Why is safety a core value at your organization?

Gilbane has been a family company for 140 years and we embrace all our employees, subcontractors and anyone else on our project sites or in our offices as a part of our extended family. Even a single injury is one too many.

Describe your journey to becoming a CEO who understands the importance of worker safety.

I was raised around the company and worked on some of our projects during high school and college. In construction, the prevailing logic in the business for a long time was that “injuries happen.” But as I became involved with the incident- and injury-free philosophy and saw the results it had produced, I wanted the same results for our team. We call our incident- and injury-free program “Gilbane Cares” and, over the last five years, we’ve achieved dramatic reductions in all kinds of injuries everywhere we do business. Helping bring about this new mindset has been very fulfilling.

What is the biggest obstacle to safety at your organization, and how do you work to overcome it?

Teaching everyone we work with that there is a better way, that no risk is an acceptable risk, is our challenge.
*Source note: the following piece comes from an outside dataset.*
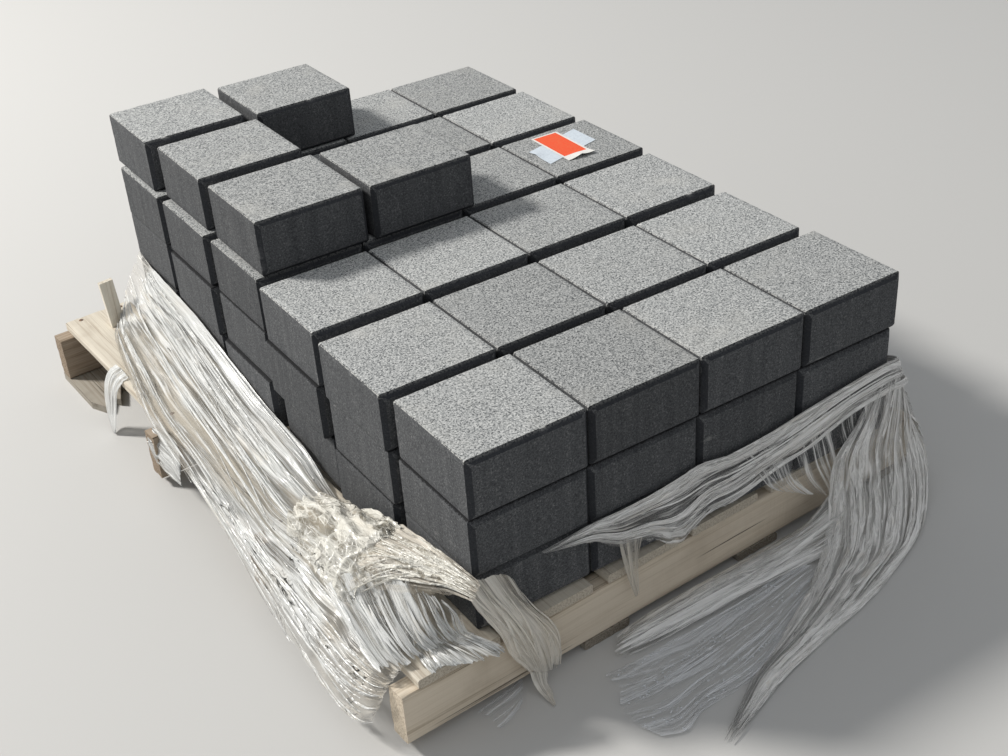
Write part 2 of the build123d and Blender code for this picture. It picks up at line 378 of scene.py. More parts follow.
def mesh_of(name, points, faces=(), attributes=None):
    """A mesh with float attributes on its points."""
    mesh = bpy.data.meshes.new(name)
    mesh.from_pydata([tuple(p) for p in points], [], [tuple(f) for f in faces])
    for label, values in (attributes or {}).items():
        kept = mesh.attributes.new(label, "FLOAT", "POINT")
        kept.data.foreach_set("value", np.asarray(values, np.float32))
    return mesh


def grid_faces(rows, columns):
    """Faces of a grid of points that is given row by row."""
    wide = columns + 1
    ends = [(i * wide + j, (i + 1) * wide + j) for i in range(rows) for j in range(columns)]
    return [(near, far, far + 1, near + 1) for near, far in ends]


def node_output(tree, kind, inputs=None, **settings):
    """The first output of a new node."""
    return add(tree, kind, inputs, **settings).outputs[0]


def pushed(tree, geometry, distance):
    """Geometry whose points are moved along their normals."""
    outward = node_output(tree, "GeometryNodeInputNormal")
    shift = add(tree, "ShaderNodeVectorMath", operation="SCALE")
    tree.links.new(outward, shift.inputs[0])
    tree.links.new(distance, shift.inputs["Scale"])
    inputs = {"Geometry": geometry, "Offset": shift.outputs[0]}
    return node_output(tree, "GeometryNodeSetPosition", inputs)


def copies(tree, inputs):
    """Real copies of a shape on each point."""
    placed = node_output(tree, "GeometryNodeInstanceOnPoints", inputs)
    return node_output(tree, "GeometryNodeRealizeInstances", {"Geometry": placed})


def end_tree(tree, geometry, given, result):
    """Ends a tree with its geometry in the finish that it was given."""
    inputs = {"Geometry": geometry, "Material": given["Finish"]}
    tree.links.new(node_output(tree, "GeometryNodeSetMaterial", inputs), result)


# %% [markdown]
# ## One block
#
# A block is a square slab whose front and back faces stand inside bevelled arrises. It is
# drawn here as rings of points along its length with a grid on either end, fine enough for
# crumbs to break its edges, and finer beside every edge. Each point knows how near the
# nearest arris is.

# %% Block mesh
block_bevel = 0.0075
block_ease = 0.0012
edge_line = 0.003
grid_step = 0.0075
arris_reach = 0.0045
line_gap = 0.0003


def grid_lines(length, step, beside):
    """Evenly spaced lines over a length, with one more close beside either end."""
    count = max(2, round((length - 2 * beside) / step))
    inner = np.linspace(beside, length - beside, count + 1)
    return np.concatenate([[0.0], inner, [length]])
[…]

We believe that everyone in the pool is a lifeguard, and proactively watching out for each other and ourselves is the only way to eliminate accidents. We use sophisticated tools to identify risks and eliminate them before accidents can happen. But most of our progress has come from a simple philosophy of caring, built on getting to know people and reminding them how much is at stake when they take a risk.

How do you instill a sense of safety in employees on an ongoing basis?

Every meeting begins with a “Gilbane Cares” moment, and we start our days doing a stretch and flex program. All of our employees want to go home to their families at night. All the workers on our jobs have husbands and wives, mothers and fathers, and sons and daughters who want them to come home safely each and every day. We remind them that safety is always No. 1.

How does your organization measure safety? What are the leading indicators that show you how safe your organization is, and where do you see room for improvement?

For many years, keeping track of the number of the recordable and lost-time accidents was the heart of our safety program. We still track those statistics. Our accident rates this year are down 29 percent from 2012, and those numbers were 28 percent lower than the 2011 levels. But while statistics help us measure our progress, caring about people is what matters and it’s what’s driving our progress. We’re very focused on leading indicators that measure the effectiveness of our execution. Over the past couple of years we’ve been concentrating on learning lessons from the way our clients approach safety, and that has driven “Gilbane Cares” even more. There will always be room for improvement in making all operations safer.

Providence, RI-based Gilbane Inc. is a family-owned and managed real estate development and construction services provider with more than 60 offices that serve clients across the United States and around the world. Gilbane employs 2,485 workers.